The coefficients \(\beta_k\) can are estimated using a local weighted regression using a local search window from one regression point to the next.
![]()
GWR with fixed spatial kernel. Source [6]
Geographically Weighted Regression
Thus, we need to define a Kernel function to define the relationship between locations. The most common kernel functions are Gaussian, Exponential, and Uniform, and they depend on whether the kernel is fixed or adaptive.
- Fixed kernel: the kernel function is the same for all locations. This is the simplest kernel function, but it might not be the best choice if the relationship between variables changes over space.
- Adaptive kernel: the kernel function is different for each location. This allows us to capture the spatial heterogeneity in the relationship between variables. But it is more computationally expensive.
For example, here are the weights for a fixed Gaussian kernel
\[
w_{ij} = \exp\left(-\frac{d_{ij}^2}{2h^2}\right)
\] GWR methods find the best bandwidth \(h\) that minimizes the error of the model.
Geographically Weighted Regression
GWR are computationally expensive, as they require estimating the coefficients \(\beta_k\) for each location. This can be a problem if we have a large number of locations.
GWR are also sensitive to the kernel function and bandwidth choice. The choice of the kernel function and the bandwidth can greatly impact the model results.
GWR is particularly affected by problems like local multicollinearity, edge effects, etc.
GWR is difficult to interpret and compare to other models.
For these reasons, GWR is generally recommended as an exploratory technique rather than a confirmatory one.
Loading required package: spgwr
Loading required package: sp
Loading required package: spData
To access larger datasets in this package, install the spDataLarge
package with: `install.packages('spDataLarge',
repos='https://nowosad.github.io/drat/', type='source')`
NOTE: This package does not constitute approval of GWR
as a method of spatial analysis; see example(gwr)
Software for Spatial Inference
Software:
- In
R
we can use the spatialreg
package to estimate spatial regression models.
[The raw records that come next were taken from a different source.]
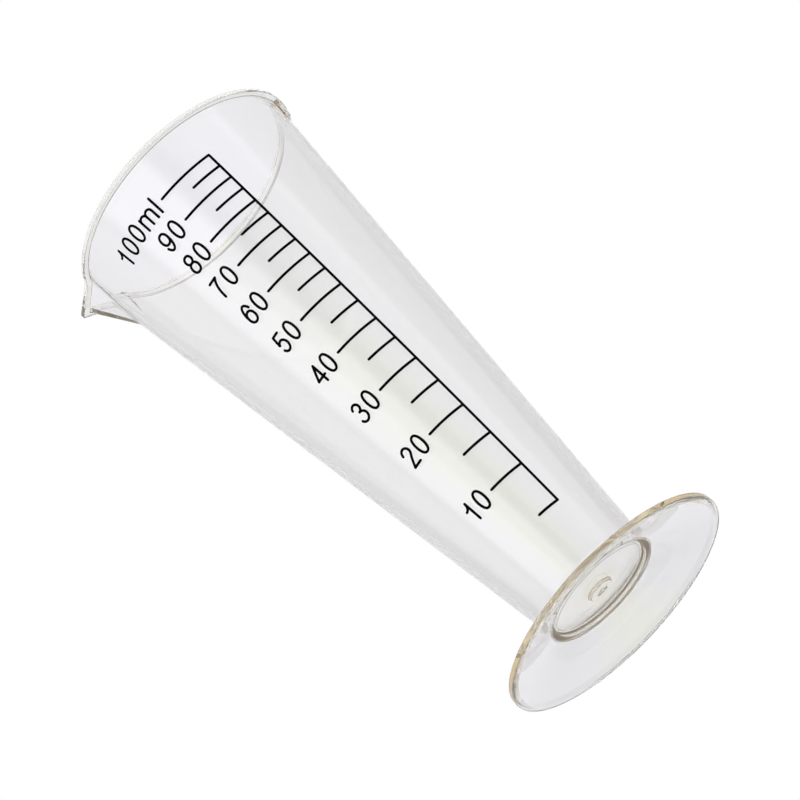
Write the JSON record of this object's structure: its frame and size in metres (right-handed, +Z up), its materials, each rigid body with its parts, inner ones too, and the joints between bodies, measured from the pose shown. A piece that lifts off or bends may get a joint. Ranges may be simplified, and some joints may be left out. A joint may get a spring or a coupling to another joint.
{
  "type": "measuring cup",
  "caption": "Conical measuring cup of clear plastic on a round foot, with a pouring spout, a flanged rim and a printed millilitre scale",
  "frame": {"origin": "on the cup's axis, in the plane that the foot rests on", "axes": "+Z up along the cup's axis, the spout points to -X, and the printed scale is on the side that faces -Y"},
  "size_m": [0.0571, 0.0524, 0.122],
  "materials": {
    "clear_plastic": "clear, polished as moulded, with a faint warm tint through its edges",
    "cement": "clear solvent cement",
    "ink": "black printed ink"
  },
  "bodies": {
    "root": {"cup_body": "clear_plastic", "foot_disc": "clear_plastic", "cement_ring": "cement", "scale_spine": "ink", "mark_5": "ink", "mark_10": "ink", "mark_15": "ink", "mark_20": "ink", "mark_25": "ink", "mark_30": "ink", "mark_35": "ink", "mark_40": "ink", "mark_45": "ink", "mark_50": "ink", "mark_55": "ink", "mark_60": "ink", "mark_65": "ink", "mark_70": "ink", "mark_75": "ink", "mark_80": "ink", "mark_85": "ink", "mark_90": "ink", "mark_95": "ink", "mark_100": "ink", "number_10": "ink", "number_20": "ink", "number_30": "ink", "number_40": "ink", "number_50": "ink", "number_60": "ink", "number_70": "ink", "number_80": "ink", "number_90": "ink", "number_100": "ink", "unit_ml": "ink"}
  },
  "joints": []
}
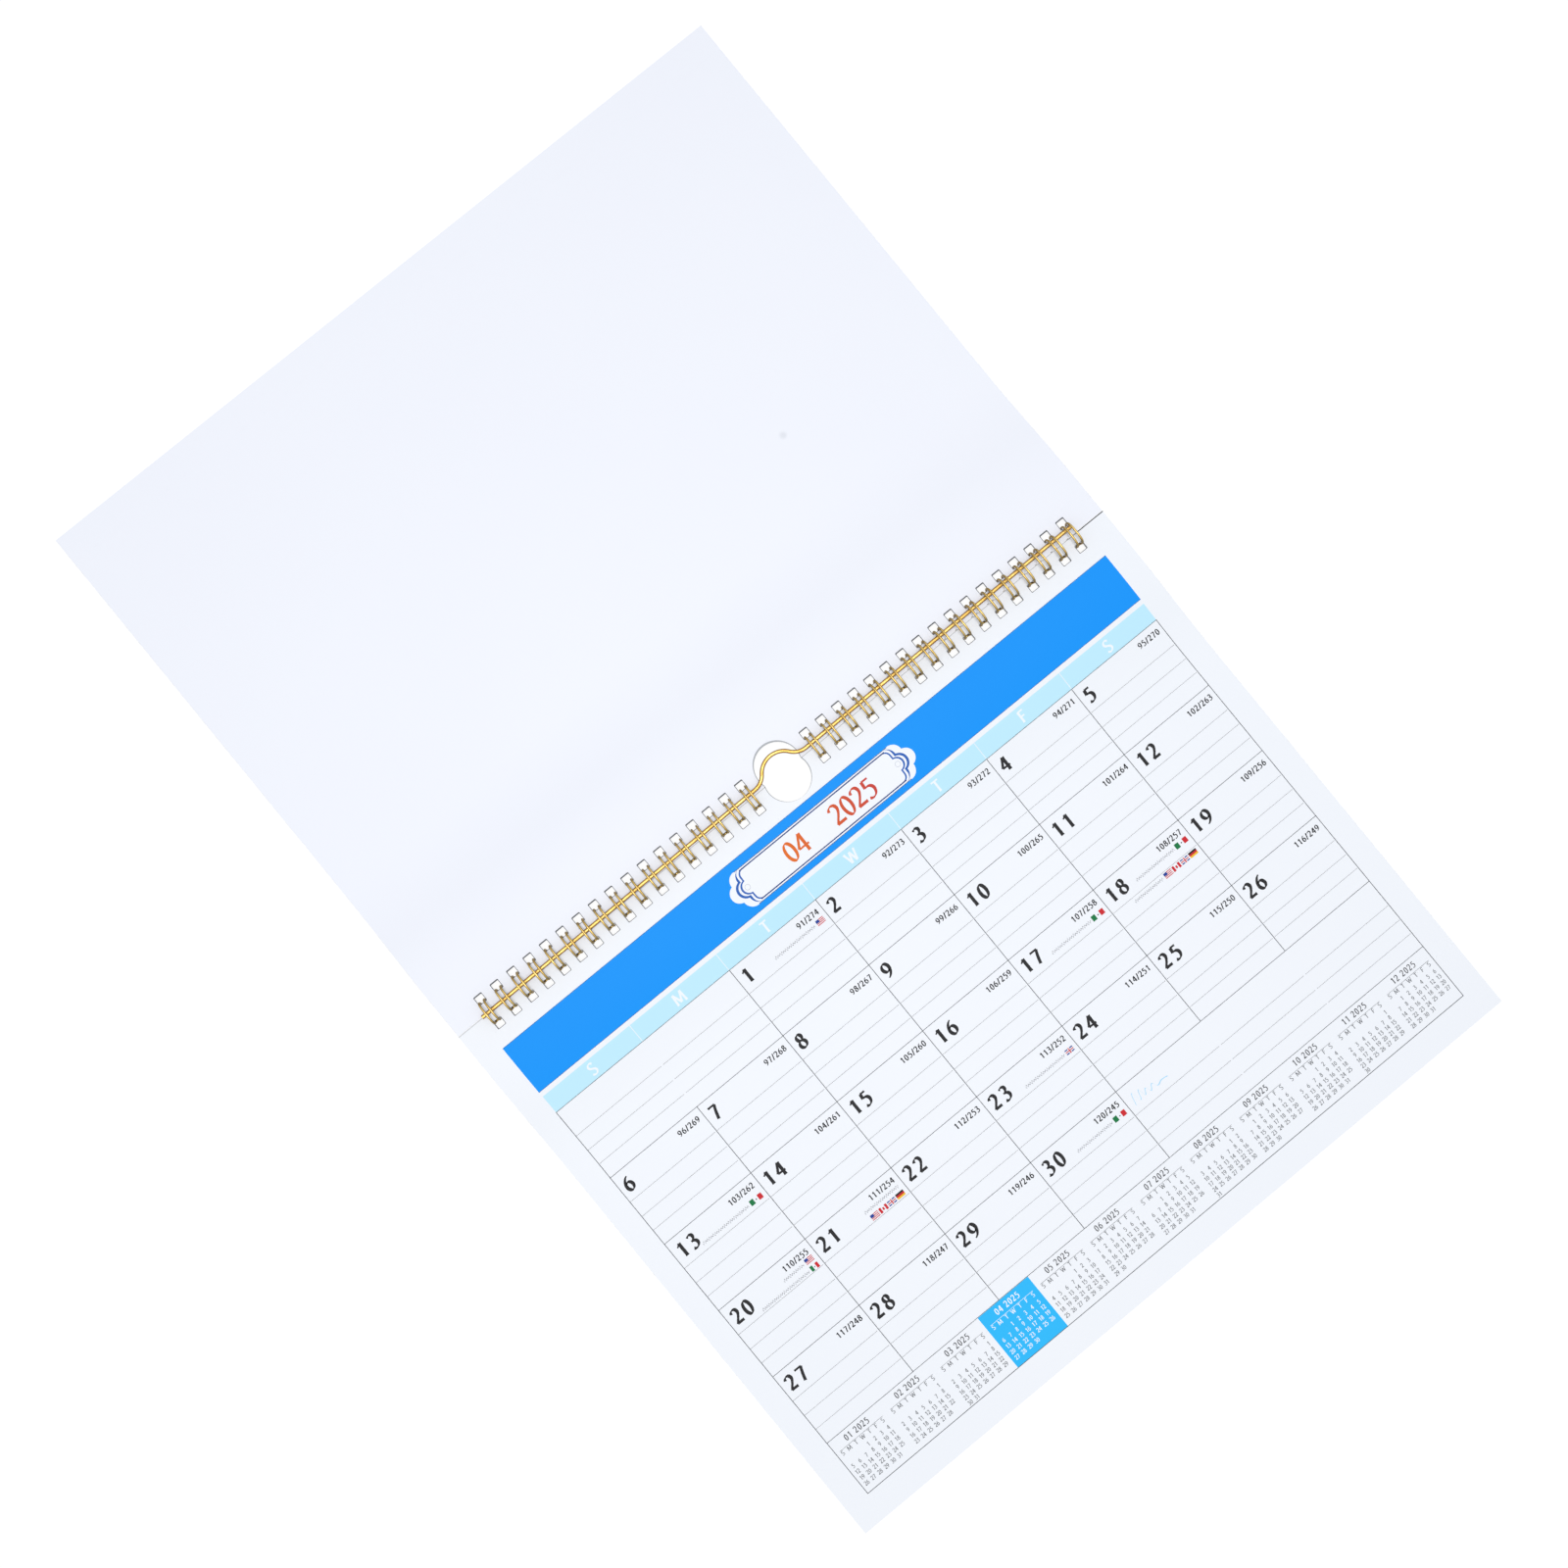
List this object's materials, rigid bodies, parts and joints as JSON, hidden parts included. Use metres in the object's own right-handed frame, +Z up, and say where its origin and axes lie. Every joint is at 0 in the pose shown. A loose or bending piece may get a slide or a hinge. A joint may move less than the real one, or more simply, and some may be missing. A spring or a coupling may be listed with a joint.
{
  "type": "wall calendar",
  "caption": "Landscape wall calendar with twin wire loops, a hanger wire and a thumb cut, lying open at one month with earlier leaves turned over.",
  "frame": {"origin": "on the table, under the middle of the binding", "axes": "+X along the binding, +Y towards the turned leaves, -Y towards the shown month, +Z up"},
  "size_m": [0.3376, 0.5182, 0.0126],
  "materials": {
    "board": "matt white-lined card",
    "leaves": "smooth coated white paper",
    "cover": "thin coated card",
    "wire": "gold coated steel wire",
    "hanger_wire": "gold coated steel wire",
    "blue_ink": "printed paper",
    "plaque_ink": "printed paper",
    "pale_blue_ink": "printed paper",
    "line_ink": "printed paper",
    "bright_blue_ink": "printed paper"
  },
  "bodies": {
    "bound_block": {"back_board": "board", "remaining_leaves": "leaves", "left_wire_comb": "wire", "right_wire_comb": "wire"},
    "shown_month": {"shown_leaf": "leaves", "title_band": "blue_ink", "title_plaque": "plaque_ink", "weekday_strip": "pale_blue_ink", "grid_lines": "line_ink", "month_highlight": "bright_blue_ink"},
    "turned_over": {"front_cover": "cover", "turned_leaves": "leaves"},
    "hanger_wire": {"hanger": "hanger_wire"}
  },
  "joints": [
    {"name": "shown_month_turn", "type": "hinge", "parent": "bound_block", "child": "shown_month", "pos_m": [0, 0, 0.00633], "axis": [-1, 0, 0], "range_deg": [0, 182]},
    {"name": "turned_over_close", "type": "hinge", "parent": "bound_block", "child": "turned_over", "pos_m": [0, 0, 0.00633], "axis": [-1, 0, 0], "range_deg": [-182, 0]},
    {"name": "hanger_swing", "type": "hinge", "parent": "turned_over", "child": "hanger_wire", "pos_m": [0, 0.0015, 0.00633], "axis": [0.9999, 0.0101, 0], "range_deg": [0, 180]}
  ]
}
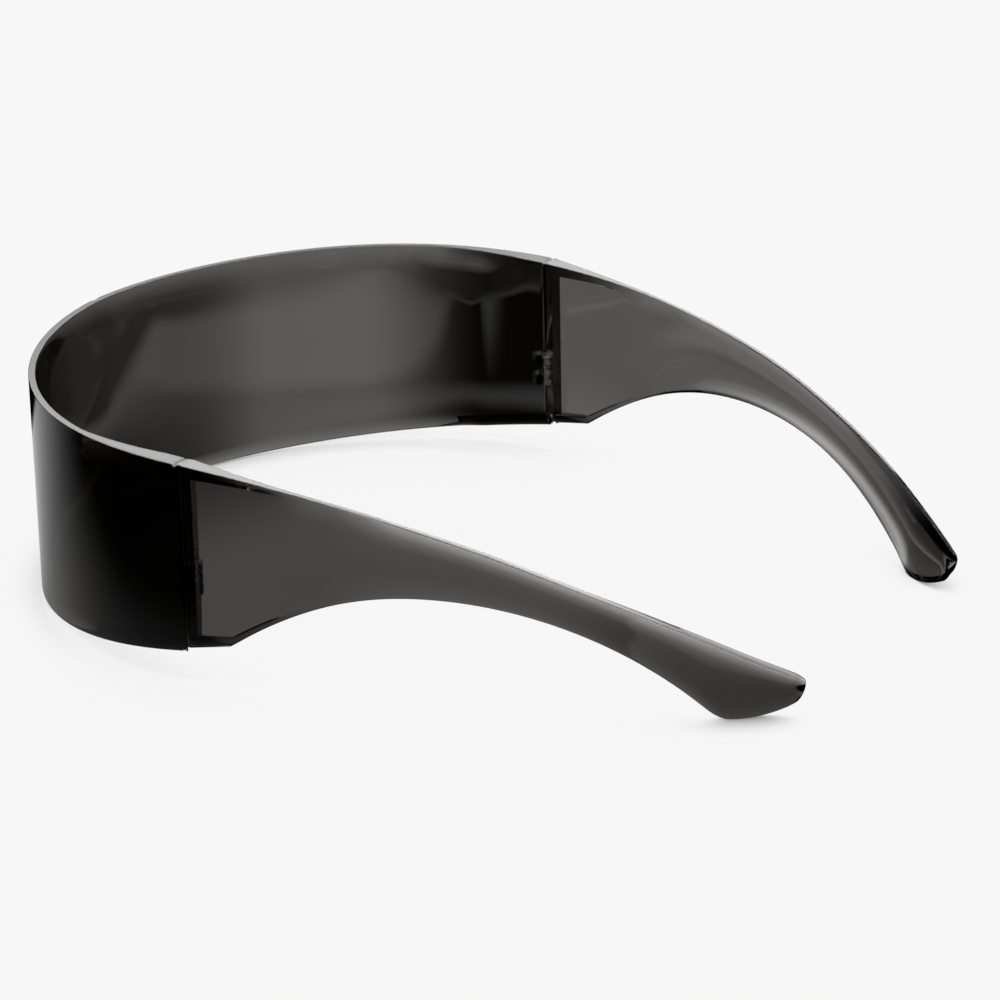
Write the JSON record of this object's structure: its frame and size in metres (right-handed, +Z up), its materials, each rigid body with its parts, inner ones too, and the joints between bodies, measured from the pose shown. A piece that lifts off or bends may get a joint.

- For GWR models, we can use the
spgwr
package.
- In
Python
we can use the pysal
package to estimate spatial regression models and GWR models
We will use those packages in our practical session.
Machine Learning in CUS
Machine learning is a powerful tool in CUS. Again, we need to be aware of the spatial properties of our data when using machine learning models. There are three areas of machine learning which are affected by spatial data:
Feature Engineering: we can use spatial relationships between variables and geography to create new features to help us build better models.
Model Training: since data is spatially correlated, we have to use spatial cross-validation to prevent data leakage and overfitting.
Model Selection: Most models are based on statistical tests that assume the data is independent and identically distributed. However, this is not the case in spatial data, so we have to use spatial tests to select the best model.
Feature engineering in CUS
![]()
From [7]
Model Training in CUS
Cross-validation in CUS
There are many methods to do spatial cross-validation, like:
- CV by geographical area: using neighborhoods, counties, states, or rectangular or hexagonal regions to split the data.
- CV by spatial distance: using the distance between data points to split the data.
- CV by spatial clustering: using spatial clustering to split the data into groups.
The choice of the method depends on the spatial properties of the data and the research question.
![]()
Hyperparametric tuning using spatial CV. From Geocomputation with R
Cross-validation in CUS
In general, using spatial data in training models without considering the spatial properties of the data can lead to over-optimistic and biased results. For example, a massive model using Random Forest was trained and validated to predict aboveground biomass (ABG) in Africa \(R^2 = 0.53\)
![]()
From
However, when spatial cross-validation was used, the \(R^2\) dropped to 0.14. See [8]
Network models in CUS
Example: Community finding algorithms in spatial networks. As we saw in the previous lectures, social networks have a strong spatial component. In particular the weights of the edges in the network can be related to the spatial distance between the nodes.
Community finding algorithms try to find partitions that maximize Modularity, a measure of the quality of the partition. Modularity is defined as:
\[
Q = \frac{1}{2m} \sum_{ij} \left( A_{ij} - \frac{k_i k_j}{2m} \right) \delta(c_i, c_j)
\]
where \(A_{ij}\) is the weight of the edge between nodes \(i\) and \(j\), \(k_i\) is the degree of node \(i\), \(m\) is the total weight of the edges in the network, and \(\delta(c_i, c_j)\) is the Kronecker delta function that is 1 if nodes \(i\) and \(j\) are in the same community, and zero otherwise.
Note that modularity is a function that depends on a Null model: the partition model.
Network models in CUS
Using that definition, most community algorithms find contiguous spatial communities. Here are the communities that Expert et al. [9] found in Belgium using the social network of calls between areas:
Network models in CUS
However, we know that the social relationships between areas are stronger when the areas are closer. Thus, we can use as a Null model a gravity-like model that incorporates the spatial distance between areas.
\[
P_{ij} = N_i N_j f(d_{ij})
\]
and modified the modularity accordingly:
\[
Q = \frac{1}{2m} \sum_{ij} \left( A_{ij} - P_{ij} \right) \delta(c_i, c_j)
\] Using this new definition of modularity, Expert et al. [9] found a different partition of the Belgium areas that was more related to the linguistic separation of the country.